-- Exercise description --
Return each line of the material verbatim.

-- Given material --
+++++

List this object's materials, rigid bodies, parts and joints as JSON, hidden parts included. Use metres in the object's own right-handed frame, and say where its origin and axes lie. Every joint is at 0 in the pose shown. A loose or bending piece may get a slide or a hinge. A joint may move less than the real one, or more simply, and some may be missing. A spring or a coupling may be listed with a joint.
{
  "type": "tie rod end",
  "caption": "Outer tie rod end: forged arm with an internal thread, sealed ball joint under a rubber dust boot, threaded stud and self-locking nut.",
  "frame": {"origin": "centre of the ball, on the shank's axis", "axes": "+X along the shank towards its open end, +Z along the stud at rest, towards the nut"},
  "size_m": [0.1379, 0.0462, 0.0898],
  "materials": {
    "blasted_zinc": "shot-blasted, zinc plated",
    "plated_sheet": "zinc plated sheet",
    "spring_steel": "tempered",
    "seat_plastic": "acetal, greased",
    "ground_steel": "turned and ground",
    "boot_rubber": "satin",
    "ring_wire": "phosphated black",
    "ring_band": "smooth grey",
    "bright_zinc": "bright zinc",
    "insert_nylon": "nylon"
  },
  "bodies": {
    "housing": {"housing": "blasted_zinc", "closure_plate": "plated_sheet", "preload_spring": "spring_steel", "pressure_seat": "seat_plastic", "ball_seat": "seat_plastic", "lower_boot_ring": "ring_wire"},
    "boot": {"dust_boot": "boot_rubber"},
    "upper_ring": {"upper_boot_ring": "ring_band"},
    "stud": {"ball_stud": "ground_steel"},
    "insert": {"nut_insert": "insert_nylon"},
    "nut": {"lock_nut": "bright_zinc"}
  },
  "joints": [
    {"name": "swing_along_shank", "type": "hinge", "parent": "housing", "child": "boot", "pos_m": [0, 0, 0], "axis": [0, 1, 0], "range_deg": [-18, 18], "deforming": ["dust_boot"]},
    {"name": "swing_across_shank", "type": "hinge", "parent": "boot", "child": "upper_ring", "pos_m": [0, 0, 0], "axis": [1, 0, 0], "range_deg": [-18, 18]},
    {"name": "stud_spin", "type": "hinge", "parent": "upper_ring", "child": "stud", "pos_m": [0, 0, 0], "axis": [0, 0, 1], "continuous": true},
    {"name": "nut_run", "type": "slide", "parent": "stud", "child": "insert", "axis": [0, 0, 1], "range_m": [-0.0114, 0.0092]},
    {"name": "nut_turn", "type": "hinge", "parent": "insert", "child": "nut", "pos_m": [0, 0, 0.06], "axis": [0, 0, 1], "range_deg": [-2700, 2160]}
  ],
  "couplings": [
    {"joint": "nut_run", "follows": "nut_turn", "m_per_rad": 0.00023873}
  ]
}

+++++

-- Answer below --
List this object's materials, rigid bodies, parts and joints as JSON, hidden parts included. Use metres in the object's own right-handed frame, and say where its origin and axes lie. Every joint is at 0 in the pose shown. A loose or bending piece may get a slide or a hinge. A joint may move less than the real one, or more simply, and some may be missing. A spring or a coupling may be listed with a joint.
{
  "type": "tie rod end",
  "caption": "Outer tie rod end: forged arm with an internal thread, sealed ball joint under a rubber dust boot, threaded stud and self-locking nut.",
  "frame": {"origin": "centre of the ball, on the shank's axis", "axes": "+X along the shank towards its open end, +Z along the stud at rest, towards the nut"},
  "size_m": [0.1379, 0.0462, 0.0898],
  "materials": {
    "blasted_zinc": "shot-blasted, zinc plated",
    "plated_sheet": "zinc plated sheet",
    "spring_steel": "tempered",
    "seat_plastic": "acetal, greased",
    "ground_steel": "turned and ground",
    "boot_rubber": "satin",
    "ring_wire": "phosphated black",
    "ring_band": "smooth grey",
    "bright_zinc": "bright zinc",
    "insert_nylon": "nylon"
  },
  "bodies": {
    "housing": {"housing": "blasted_zinc", "closure_plate": "plated_sheet", "preload_spring": "spring_steel", "pressure_seat": "seat_plastic", "ball_seat": "seat_plastic", "lower_boot_ring": "ring_wire"},
    "boot": {"dust_boot": "boot_rubber"},
    "upper_ring": {"upper_boot_ring": "ring_band"},
    "stud": {"ball_stud": "ground_steel"},
    "insert": {"nut_insert": "insert_nylon"},
    "nut": {"lock_nut": "bright_zinc"}
  },
  "joints": [
    {"name": "swing_along_shank", "type": "hinge", "parent": "housing", "child": "boot", "pos_m": [0, 0, 0], "axis": [0, 1, 0], "range_deg": [-18, 18], "deforming": ["dust_boot"]},
    {"name": "swing_across_shank", "type": "hinge", "parent": "boot", "child": "upper_ring", "pos_m": [0, 0, 0], "axis": [1, 0, 0], "range_deg": [-18, 18]},
    {"name": "stud_spin", "type": "hinge", "parent": "upper_ring", "child": "stud", "pos_m": [0, 0, 0], "axis": [0, 0, 1], "continuous": true},
    {"name": "nut_run", "type": "slide", "parent": "stud", "child": "insert", "axis": [0, 0, 1], "range_m": [-0.0114, 0.0092]},
    {"name": "nut_turn", "type": "hinge", "parent": "insert", "child": "nut", "pos_m": [0, 0, 0.06], "axis": [0, 0, 1], "range_deg": [-2700, 2160]}
  ],
  "couplings": [
    {"joint": "nut_run", "follows": "nut_turn", "m_per_rad": 0.00023873}
  ]
}